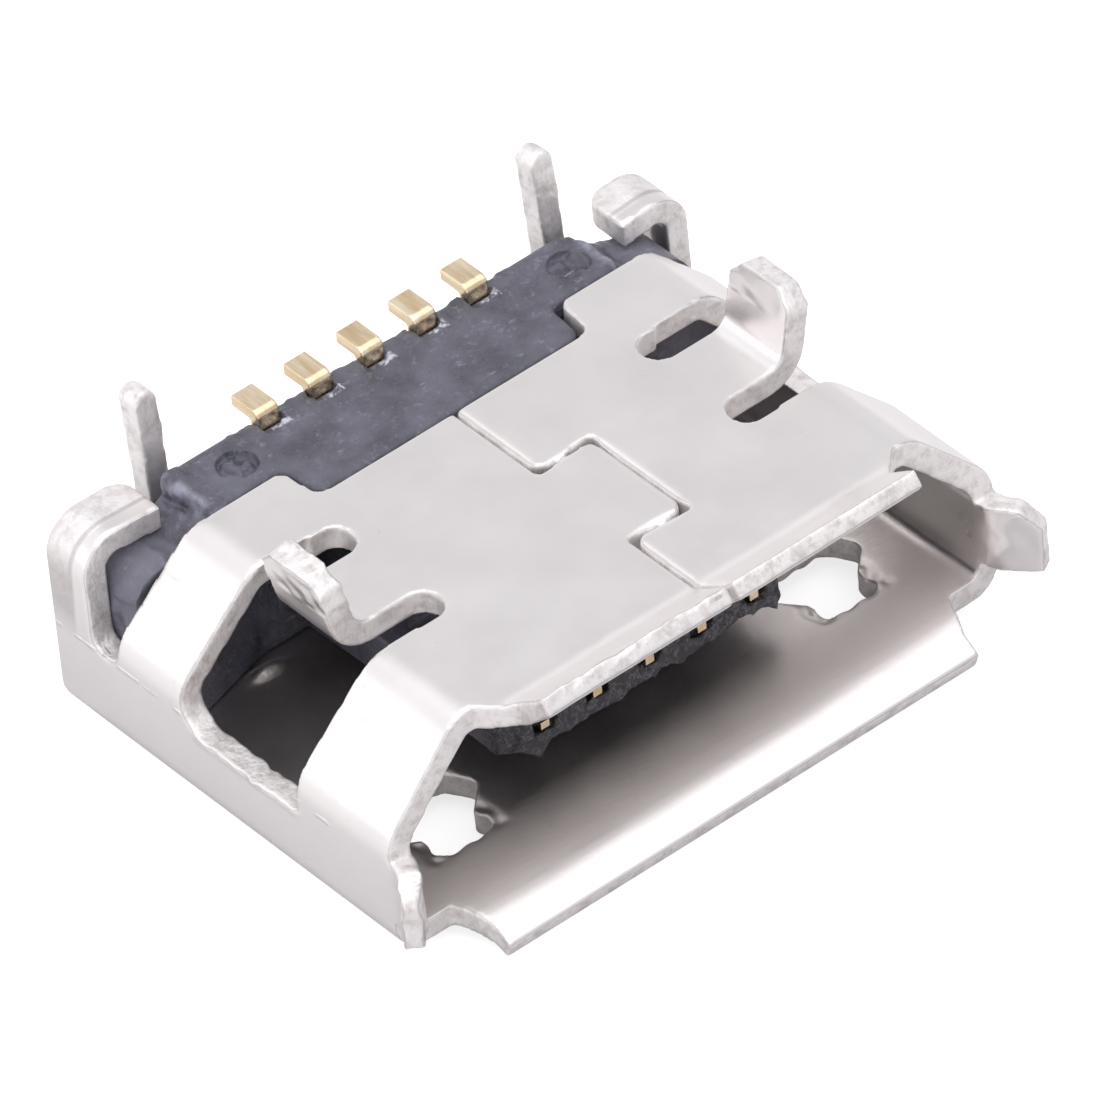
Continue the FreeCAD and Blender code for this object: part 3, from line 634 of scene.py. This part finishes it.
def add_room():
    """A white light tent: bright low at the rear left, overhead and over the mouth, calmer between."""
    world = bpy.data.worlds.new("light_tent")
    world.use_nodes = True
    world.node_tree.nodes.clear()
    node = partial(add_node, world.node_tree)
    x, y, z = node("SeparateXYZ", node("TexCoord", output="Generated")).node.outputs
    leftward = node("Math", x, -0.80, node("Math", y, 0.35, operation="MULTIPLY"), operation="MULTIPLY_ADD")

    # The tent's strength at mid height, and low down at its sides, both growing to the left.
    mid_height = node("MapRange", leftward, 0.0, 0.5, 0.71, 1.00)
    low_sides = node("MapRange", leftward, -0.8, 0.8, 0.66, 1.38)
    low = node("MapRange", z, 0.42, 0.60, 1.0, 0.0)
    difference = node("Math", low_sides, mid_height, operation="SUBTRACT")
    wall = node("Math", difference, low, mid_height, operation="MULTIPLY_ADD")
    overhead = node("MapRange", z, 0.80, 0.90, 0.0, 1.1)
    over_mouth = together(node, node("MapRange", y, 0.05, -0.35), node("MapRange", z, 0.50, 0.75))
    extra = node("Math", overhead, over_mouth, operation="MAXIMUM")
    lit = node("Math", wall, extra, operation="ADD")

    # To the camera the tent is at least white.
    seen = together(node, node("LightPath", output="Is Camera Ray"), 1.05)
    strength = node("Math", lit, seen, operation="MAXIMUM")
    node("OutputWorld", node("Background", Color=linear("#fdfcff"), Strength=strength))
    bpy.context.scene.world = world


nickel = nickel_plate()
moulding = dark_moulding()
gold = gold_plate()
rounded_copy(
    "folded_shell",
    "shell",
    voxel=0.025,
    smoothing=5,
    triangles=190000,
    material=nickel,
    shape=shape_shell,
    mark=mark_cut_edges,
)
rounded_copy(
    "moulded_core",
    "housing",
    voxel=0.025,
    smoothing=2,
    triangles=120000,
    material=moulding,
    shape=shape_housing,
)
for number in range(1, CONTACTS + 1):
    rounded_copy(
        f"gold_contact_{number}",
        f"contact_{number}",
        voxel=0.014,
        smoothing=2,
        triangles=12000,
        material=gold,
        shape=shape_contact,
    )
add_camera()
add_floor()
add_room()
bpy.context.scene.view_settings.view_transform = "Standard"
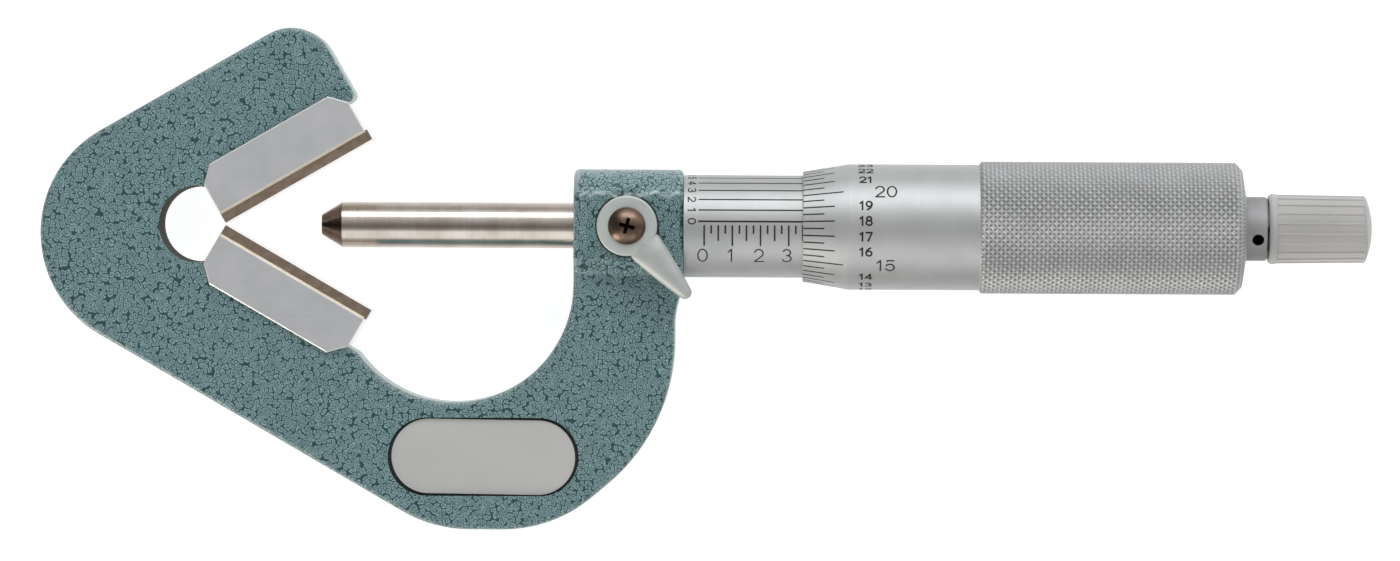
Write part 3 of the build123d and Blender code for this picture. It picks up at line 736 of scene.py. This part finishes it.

▸ **Short exercise**
Only the lines from the beginning of the material above through the line with "bpy.context.scene.world = world" are wanted; extract them exactly.

▸ **Task output**
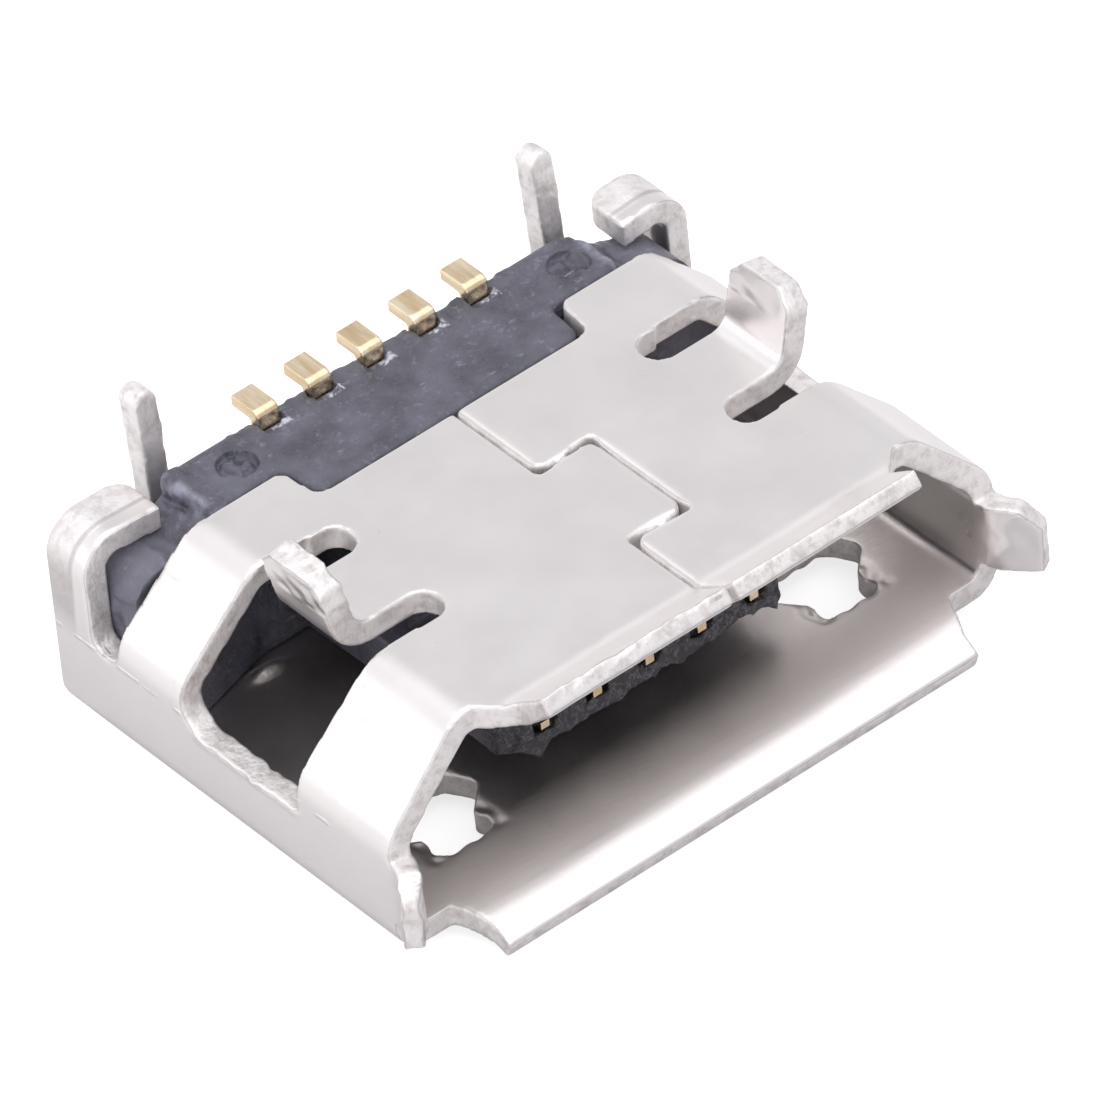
Continue the FreeCAD and Blender code for this object: part 3, from line 634 of scene.py. This part finishes it.
def add_room():
    """A white light tent: bright low at the rear left, overhead and over the mouth, calmer between."""
    world = bpy.data.worlds.new("light_tent")
    world.use_nodes = True
    world.node_tree.nodes.clear()
    node = partial(add_node, world.node_tree)
    x, y, z = node("SeparateXYZ", node("TexCoord", output="Generated")).node.outputs
    leftward = node("Math", x, -0.80, node("Math", y, 0.35, operation="MULTIPLY"), operation="MULTIPLY_ADD")

    # The tent's strength at mid height, and low down at its sides, both growing to the left.
    mid_height = node("MapRange", leftward, 0.0, 0.5, 0.71, 1.00)
    low_sides = node("MapRange", leftward, -0.8, 0.8, 0.66, 1.38)
    low = node("MapRange", z, 0.42, 0.60, 1.0, 0.0)
    difference = node("Math", low_sides, mid_height, operation="SUBTRACT")
    wall = node("Math", difference, low, mid_height, operation="MULTIPLY_ADD")
    overhead = node("MapRange", z, 0.80, 0.90, 0.0, 1.1)
    over_mouth = together(node, node("MapRange", y, 0.05, -0.35), node("MapRange", z, 0.50, 0.75))
    extra = node("Math", overhead, over_mouth, operation="MAXIMUM")
    lit = node("Math", wall, extra, operation="ADD")

    # To the camera the tent is at least white.
    seen = together(node, node("LightPath", output="Is Camera Ray"), 1.05)
    strength = node("Math", lit, seen, operation="MAXIMUM")
    node("OutputWorld", node("Background", Color=linear("#fdfcff"), Strength=strength))
    bpy.context.scene.world = world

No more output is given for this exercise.